Section 3. [Reserved]
Section 3. Corporate Records. The original, or attested copies, of the Articles of Organization, By-Laws and records of all meetings of the incorporators and members, and the records, which shall contain the names of all members and their addresses, shall be kept in Massachusetts at the principal office of the corporation, or at an office of the Clerk. Said copies and records need not all be kept in the same office. They shall be available at all reasonable time to the inspection of any member for any proper purpose but not to secure a list of members for the purpose of selling said list or copies thereof or of using the same for a purpose other than in the interest of the applicant, as a member, relative to the affairs of the corporation.
Section 4. Articles of Organization. All references in these By-Laws to the Articles of Organization shall be deemed to refer to the Articles of Organization of the corporation, as amended and in effect from time to time.
Section 5. Association transactions with Directors or Officers. No part of the earnings of the Association shall inure directly or indirectly to the benefit of a Director or Officer unless permitted by law. Any transaction involving such a benefit shall be discussed and approved by at least two-thirds of the remaining Directors without the presence of the interested Director or Officer, and the substance of the transaction shall be disclosed in the financial statements made available to members.
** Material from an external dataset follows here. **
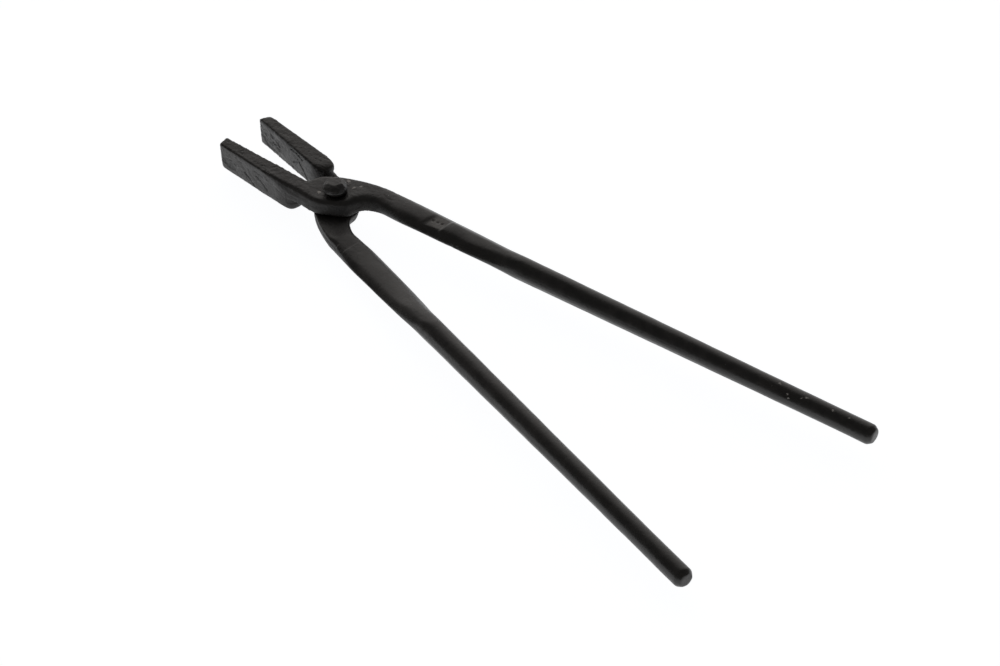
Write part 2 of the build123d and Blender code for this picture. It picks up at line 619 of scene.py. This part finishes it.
def scale_relief(points, seed):
    """Height of the forge scale: slow dents, a fine skin, and flakes and cracks."""
    shift = Vector((seed * 37.1, seed * 11.7, seed * 5.3))
    x = points[:, 0]
    rough = 1 - boss_smoothing * step(x, *boss_smoothing_run)
    rough = rough - neck_smoothing * step(x, *neck_smoothing_run)
    dents = plain_noise(points / dent_size, shift)
    ripples = plain_noise(points * drawn_out / ripple_size, shift * 1.3)
    grit = plain_noise(points / grit_size, shift * 1.7)
    flake = broken_noise(points * drawn_out / flake_size, shift * 0.7, 1.0)
    crack = np.abs(broken_noise(points * drawn_out / crack_size, shift * 2.1, 0.9))
    flakes = step(flake, *flake_rim) - step(flake, *flake_end)
    cracks = (1 - step(crack, *crack_rim)) * step(ripples, *crack_cover)
    skin = ripple_height * ripples + grit_height * grit + flake_height * flakes - crack_depth * cracks
    return dent_height * dents + rough * skin, rough, flakes, cracks


def dull_walls(points, normals):
    """Extra roughness of the boss walls, whose scale is thicker."""
    wall = 1 - step(np.abs(normals[:, 2]), *wall_upright)
    on_boss = step(points[:, 0], *dull_start) * (1 - step(points[:, 0], *dull_end))
    return dull_wall * wall * on_boss


def segment_gap(flat, start, end):
    """Distance of points in a plane from a straight segment."""
    run = np.array(end) - np.array(start)
    share = np.clip((flat - np.array(start)) @ run / (run @ run), 0, 1)
    return np.linalg.norm(flat - np.array(start) - share[:, None] * run, axis=1)


def broken_scale(points, flat, node):
    """How far each point lies in the torn patch of broken scale, from 0 to 1."""
    centre, radii = broken_patch[node]
    share = (flat - np.array(centre)) / np.array(radii)
    patch = np.exp(-((share**2).sum(1) ** 2))
    torn = broken_noise(points * broken_stretch / broken_size, Vector(), 0.8)
    return broken_share * step(torn + patch, *broken_rim) * step(patch, *broken_reach)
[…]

Section 6. Indemnification of Directors and Officers. The association shall, to the extent legally permissible, indemnify each person who may serve or who has served at any time as a director or officer of the association, or who at the request of the association may serve or at any time has served as a director, officer or director of, or in a similar capacity with, another organization, against all expenses and liabilities (including counsel fees, judgments, fines, excise taxes, penalties and amounts payable in settlements) reasonable incurred by or imposed upon such person in connection with any threatened, pending or completed action, suit or other proceeding, with whether civil, criminal, administrative or investigative, in which he or she may become involved by reason of his or her serving or having served in such capacity (other than a proceeding voluntarily initiated by such person unless the proceeding was authorized by the association); provided that no indemnification shall be provided for any such person with respect to any matter as to which he or she shall have been finally adjudicated in any proceeding not to have acted in good faith in the reasonable belief that his or her action was in the best interests of the association; and provided, further, that as to any matter disposed of by a compromise payment by such person, pursuant to a consent decree or otherwise, the payment and indemnification thereof have been approved by the association, which approval shall not unreasonably be withheld, or by a court of competent jurisdiction. Such indemnification shall include payment by the association of expenses incurred in defending a civil or criminal action or proceeding in advance of the final disposition of such action or proceeding, upon receipt of an undertaking by the person indemnified to repay such payment if he or she shall be adjudicated to be not entitled to indemnification under this article, which undertaking may be accepted without regard to the financial ability of such person to make repayment.
Where indemnification hereunder requires authorization or approval by the association, such authorization or approval shall be conclusively deemed to have been obtained, and in any case where a director of the association approves the payment of indemnification, such director shall be wholly protected if:
- the payment has been approved or ratified (1) by a majority vote of a quorum of the directors consisting of persons who are not at that time parties to the proceeding, (2) by a majority vote of a committee of two or more directors who are not at that time parties to the proceedings and are sleeted for this purpose by the full board (in which selection directors who are parties may participate), or (3) by the members of the association if disinterested; or
- the action is taken in reliance upon the opinion of independent legal counsel (who may be counsel to the association) appointed for the purpose by vote of the directors or in the manner specified in clauses (1), (2) or (3) of subparagraph (i); or
- the payment is approved by a court of competent jurisdiction; or
- the directors may have otherwise acted in accordance with the standard of conduct set for the in Chapter 180 of the Massachusetts General Laws.
Any indemnification or advance of expenses under this article shall be paid promptly, and in any event within 30 days, after the receipt by the association of a written request thereof from the person to be indemnified, unless with respect to a claim for indemnification the association shall have determined that the person is not entitled to indemnification. If the association denies the request or if payment is not made within such 30—day period, the person seeking to be indemnified may at any time thereafter seek to enforce his or her rights hereunder in a court of competent jurisdiction and, if successful in whole or in part, he or she shall be entitled also to indemnification for the expenses of prosecuting such action. Unless otherwise provided by law, the burden of proving that the person is not entitled to indemnification shall be on the association.
The right of indemnification under this article shall be a contract right inuring to the benefit of the directors, officers and other persons entitled to be indemnified hereunder and no amendment or repeal of this article shall adversely affect any right of such director, officer or other person existing at the time of such amendment or repeal. The indemnification provided hereunder shall inure to the benefit of the heirs, executors and administrators of a director, officer or other person entitled to indemnification hereunder.
The right of indemnification under this article shall be in addition to and not exclusive of all other rights to which such directors or officer or other persons may be entitled.
These By-Laws may at any time be amended by vote of the members, provided that notice of the substance of the proposed amendment is stated in the notice of the meeting, or may be amended by a vote of a majority of Directors then in office, except that no amendment may be made by the Directors which changes the date of the annual meeting of members or which alters the provisions of these By-Laws with respect to removal of the Directors or the election of committees by Directors and delegation of powers thereto, or amendment of these By-Laws. No change in the date of the annual meeting may be made within sixty (60) days before the date fixed in these By-Laws. Not later than the time of giving notice of the meeting of members next following the making, amending or repealing by the Directors of any By-Law, notice thereof stating the substance of such change shall be given to all members entitled to vote on amending the By-Laws.